If you really want to email a GitHub user, find any of their commits and look at the raw details (hint: add “.patch” to the URL). The email address will be in the author field.
Researching people you are considering entering an asymmetric power relationship with under limited information situations, e.g., new bosses and landlords.
Would-be dating partners are another good use.
Also, searching for a way to contact someone. Reporters looking to contact sources, or anyone trying to find someone who offered a rare item or service for sale a while back.
Honestly, I’m not a fan of this kind of software or websites like Whitepages.com (which should be illegal). It should be hard to find someone’s personal information if they don’t freely divulge it. If they created a username to speak freely, with no ill intent, then the dev is acting against their will by making it trivially easy to triangulate their identity. Any benefits that the software may have pale in comparison to the doxxing, spying, and voyeurism that it may enable.
If this is truly for public benefit, then the dev should at least include an opt-out mechanism.
Freedom of speech lies on a spectrum. You can currently speak your mind on the internet, with little fear of the virtually non-existent threat of de-anonymization. That is a good thing for the well-intentioned majority. Any marginal increase in fear of speech reduces freedom of speech, so making de-anonymization easier doesn’t “teach ‘em a lesson.” It just kills something beautiful, something that must be protected. Don’t get me wrong, I don’t think this tool alone would do that, but it’s another step in that direction.
What next? A publicly available ML web crawler that analyzes speech and belief patterns, triangulates them with metadata, and returns someone’s identity with 99% confidence? I’m not naive enough to believe the government won’t build that, but for that to be freely available is just a recipe for chaos. It should be illegal, and it should be illegal to distribute many intermediate tools as well.
Using different usernames across various sites is a requirement if you don't want to be de-anonymized. It's already trivial to do so, even without tools like this.
> What next? A publicly available ML web crawler that analyzes speech and belief patterns, triangulates them with metadata, and returns someone’s identity with 99% confidence?
Close but no cigar.
But seriously, correct me If I am wrong but if I were to propose a solution to defeat this `ML web crawler' confidence in it's results, then the first thing I would do is to feed the internet with invalid data. How does ML-based analyzers deal with this kind of data set?
I do not have direct ML experience at the moment. I’ve only run simpler regressions. I was making an educated guess as to the tech which may emerge, and it doesn’t seem far-fetched since it probably would not require language comprehension or higher order reasoning. I would love someone who’s worked with ML to weigh in.
The way I see such a thing working is that you train it to identify what makes your writing unique . Everyone has a highly esoteric writing style, akin to a thumbprint.

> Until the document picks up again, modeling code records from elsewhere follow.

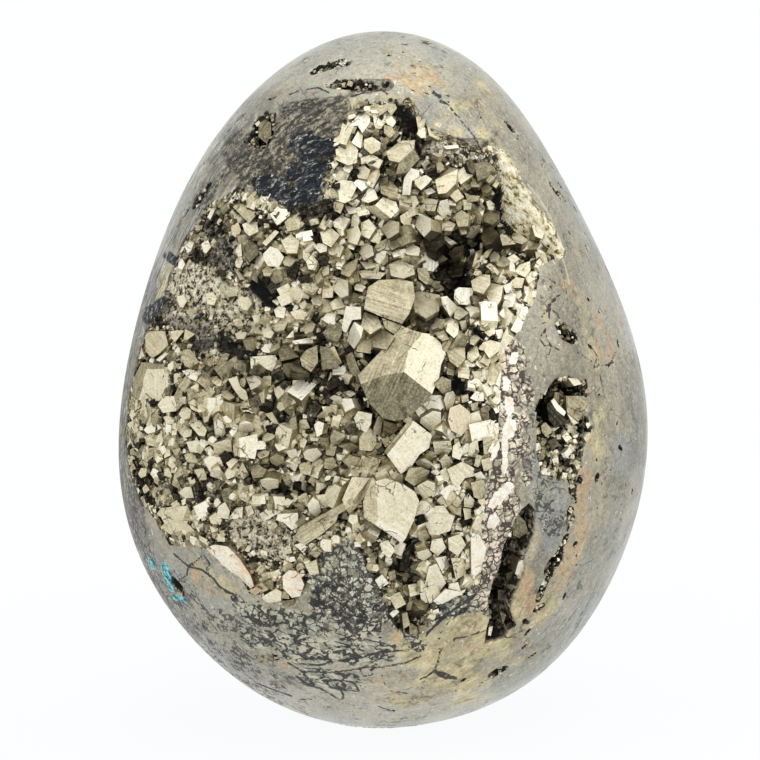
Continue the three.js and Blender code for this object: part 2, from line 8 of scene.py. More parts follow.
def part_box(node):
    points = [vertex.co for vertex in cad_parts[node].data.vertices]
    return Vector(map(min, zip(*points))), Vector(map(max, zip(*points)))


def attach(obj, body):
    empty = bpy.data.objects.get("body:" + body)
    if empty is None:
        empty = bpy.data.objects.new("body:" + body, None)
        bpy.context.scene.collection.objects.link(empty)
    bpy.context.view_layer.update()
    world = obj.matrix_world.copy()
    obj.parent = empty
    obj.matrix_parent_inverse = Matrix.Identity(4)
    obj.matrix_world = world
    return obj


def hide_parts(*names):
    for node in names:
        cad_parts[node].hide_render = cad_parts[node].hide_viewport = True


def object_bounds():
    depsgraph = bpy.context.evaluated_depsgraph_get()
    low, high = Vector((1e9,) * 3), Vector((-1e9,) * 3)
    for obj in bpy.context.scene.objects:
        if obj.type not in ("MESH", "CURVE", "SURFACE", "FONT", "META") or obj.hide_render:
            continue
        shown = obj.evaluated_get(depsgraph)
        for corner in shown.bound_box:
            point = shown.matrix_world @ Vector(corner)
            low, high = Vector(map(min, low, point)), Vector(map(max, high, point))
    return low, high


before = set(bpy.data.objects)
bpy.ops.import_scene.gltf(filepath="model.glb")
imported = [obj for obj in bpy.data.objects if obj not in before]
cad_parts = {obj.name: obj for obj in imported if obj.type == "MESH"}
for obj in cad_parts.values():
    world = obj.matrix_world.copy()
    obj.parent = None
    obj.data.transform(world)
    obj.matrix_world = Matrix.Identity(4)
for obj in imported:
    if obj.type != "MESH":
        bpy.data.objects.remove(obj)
cad_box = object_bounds()

# The egg's form, in millimetres, in the frame's own axes
MM = 0.001  # in Blender's metres
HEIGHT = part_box("egg_body")[1].z / MM
GROUND_OFF = 1.0
BREADTH = 60.3
FLATTENING = 0.97
FULLNESS = (1, 0.227, -0.089, -0.169, 0.112, 0.109)
SWAY = (0.166, 0.188, 0.053, -0.207, 0.13, -0.132, -0.198)
HEART = np.array([0.0, 0.0, 36.0])
MAP_RADIUS = 33.0  # of the ball that the map is laid round
SKIN = 0.09        # the polish lies this far inside the ideal egg
POLISH_GAP = 0.14  # crystals are ground off this far below the ideal egg

# The camera. Places on the front are given as pixels of its picture, counted from the top left
PICTURE = 760
EYE_DISTANCE = 400.0
EYE_TILT = radians(10)
EYE_TARGET = np.array([0.0, 0.0, 39.6])
FOCUS = 3450.0
PIXEL = EYE_DISTANCE / FOCUS  # millimetres on the front
RIGHT = np.array([1.0, 0.0, 0.0])
AHEAD = np.array([0.0, cos(EYE_TILT), -sin(EYE_TILT)])
ABOVE = np.array([0.0, sin(EYE_TILT), cos(EYE_TILT)])
EYE = EYE_TARGET - EYE_DISTANCE * AHEAD

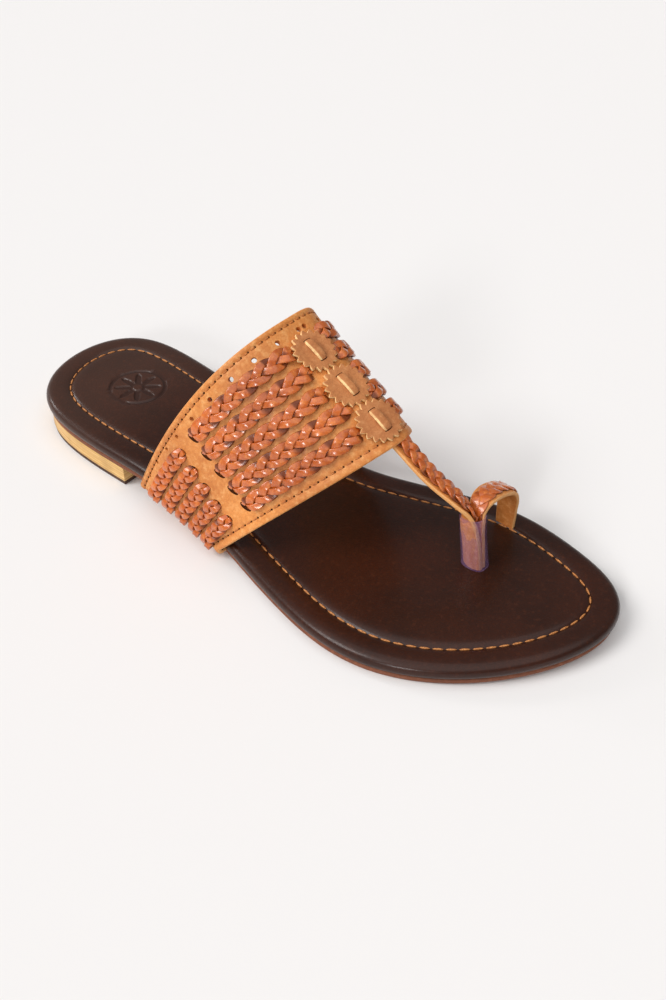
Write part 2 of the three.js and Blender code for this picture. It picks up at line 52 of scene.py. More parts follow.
# ---------------------------------------------------------------- the maker's pattern, mm
LENGTH = 250.0
HEEL_RISE = 8.5
TOE_SPRING = 2.4
SEAT_END, BALL_START, BALL_END = 0.275, 0.59, 0.76
OUTSOLE_THICK = 2.0
LIFT_THICK = 1.5
LIFT_STEP = 0.3
BLOCK_THICK = 6.4
HEEL_FRONT = 66.5
HEEL_INSET = 1.2
GAP = 0.3
STITCH_INSET = 10.0
VAMP_WALL = OUTSOLE_THICK
VAMP_TURN = 3.0
VAMP_EASE = 0.9
VAMP_REACH = 100.0
STRAP_THICK = 1.6
STRANDS = 3
PATCH_HEIGHT = 0.965
PATCH_RADIUS = 8.2
PATCH_TEETH = 18

# share of the length, sideways place of the middle line, half width over sin(angle)
OUTLINE = (
    (0.00, 1.1, 69.2),
    (0.12, -2.0, 49.1),
    (0.28, -4.4, 34.8),
    (0.45, -6.0, 30.7),
    (0.62, -6.2, 40.9),
    (0.78, -1.9, 55.4),
    (0.90, 4.0, 59.1),
    (1.00, 13.0, 60.6),
)

# the vamp's two edges: crown, where each foot meets the sole, shoulder squareness and bow
REAR_EDGE = dict(crown=(120.5, 3.5, 80.0), foot={-1: 80.6, 1: 88.0}, square={-1: 3.0, 1: 2.9}, bow=-0.17)
FRONT_EDGE = dict(crown=(170.0, 4.0, 52.0), foot={-1: 123.3, 1: 128.0}, square={-1: 1.68, 1: 1.9}, bow=-0.08)

# plait rows: across the vamp, the long plait's slit, the short plait's slit and its foot's place
PLAIT_ROWS = (
    (0.190, 0.415, 0.325, 0.195),
    (0.345, 0.390, 0.295, 0.365),
    (0.500, 0.366, 0.265, 0.535),
    (0.655, 0.346, 0.235, 0.705),
    (0.810, 0.327, 0.215, 0.870),
)
PATCHES_ACROSS = (0.265, 0.545, 0.825)

# middle lines of the two bands: x, y, z, width, turn of the width from across to along the foot
STRAP_ROUTE = (
    (156.0, 4.0, 56.9, 8.4, 0),
    (168.5, 4.2, 49.3, 7.8, 0),
    (180.0, 4.8, 41.4, 7.2, -5),
    (189.6, 6.8, 35.0, 6.8, -25),
    (193.9, 8.3, 29.6, 6.2, -60),
    (195.4, 8.9, 23.0, 6.0, -80),
    (196.8, 9.4, 15.0, 6.0, -84),
    (198.1, 9.8, 4.0, 6.0, -84),
)
LOOP_ROUTE = (
    (198.1, 11.3, 4.0, 6.0, -84),
    (196.8, 11.4, 15.0, 6.0, -84),
    (195.7, 11.7, 23.0, 6.0, -84),
    (195.2, 12.6, 28.0, 6.6, -86),
    (194.8, 15.8, 31.0, 8.0, -88),
    (194.5, 20.5, 31.0, 9.0, -90),
    (194.3, 26.5, 28.9, 9.2, -90),
    (194.2, 31.8, 25.6, 9.2, -90),
    (194.1, 34.7, 20.6, 8.8, -90),
    (194.0, 35.2, 14.0, 8.0, -90),
    (194.0, 35.2, 4.0, 7.4, -90),
)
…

An ML optimizing for uniqueness can identify:
- Relative frequency of certain words
- Diction
- Written tics
- Distance between certain words that the author tends to cluster together
- Mean clauses per sentence, clause variance
- Symbol usage
- Affect
- Interests
and abstract patterns that we haven’t even recognized yet. You can limit the search space at first by pointing the algorithm at certain websites and sub-sites that you’re fairly certain the person uses, but eventually I think even that will not be necessary.
> I do not have direct ML experience at the moment. I’ve only run simpler regressions. I was making an educated guess as to the tech which may emerge, and it doesn’t seem far-fetched since it probably would not require language comprehension or higher order reasoning. I would love someone who’s worked with ML to weigh in.
Aha. Indeed. I would prefer to have someone actively working in ML to weigh in as well.
It’s called styleometry and it’s a very real thing, and can be done with very high accuracy. There are academic papers on it (just search Google scholar for stylometry). Do not expect things you post under another username to be never be linked to you. There’s just no publicly available tool to run it.
There's no reasonable way to opt out of information that's already out there. Connecting the dots is power that powerful people already have; this is democratizing that power.
Most of the people that might stalk, harass, or threaten you aren’t in traditional seats of power. This tool at the very least makes the ability to connect the dots more salient to bad actors, and allows them to do so with industrial efficiency.
Phone companies used to print hard copies of the white pages and hand deliver it to everyone’s house, and the biggest concern anyone ever had about them was the volume of waste they generated.
Conversely, new bosses and landlords who want to avoid choosing someone who is objectively a bad choice for everyone else involved (they say they're a full-time carpenter but they're really a weed dealer/bassist in a progressive death metal band, etc.).
Not saying this is a net positive for society by any means, but just another example of a potentially legitimate use for doing online research about someone.
Sorry, I don't understand how someone's choice of profession reflects on their ability to be a good tenant. Definitely not a reasonable excuse for snooping on someone's supposed Internet history. This is what leads to first come first serve regulations for rental applications.
Well, I did have specific reasons for those examples (besides comedy value). Weed dealer tends to bring sketchy and dangerous people to the property. (If you don't buy that, try "heroin dealer" instead.) And I also stipulated that they lied about it. These are all things that happen all the time.
And then as far as "bass player," that's just a proxy for low income; I also picked a hyper-niche genre that even most metal listeners don't enjoy. If he can prove income via sending copies of contracts with music venues or something, more power to him.
For good or bad, this all stuff that could plausibly be used as an accurate source of information about someone's ability to pay and to not be a problem to the other tenants--especially the lying part.
I thought it was the opposite (which is something I'd actually be interested in). That is, finding usernames which aren't present in any social network.
Examples of unacceptable behavior by participants include:
Publishing others' private information, such as a physical or electronic address, without explicit permission
How is this tool not a violation of its own CoC?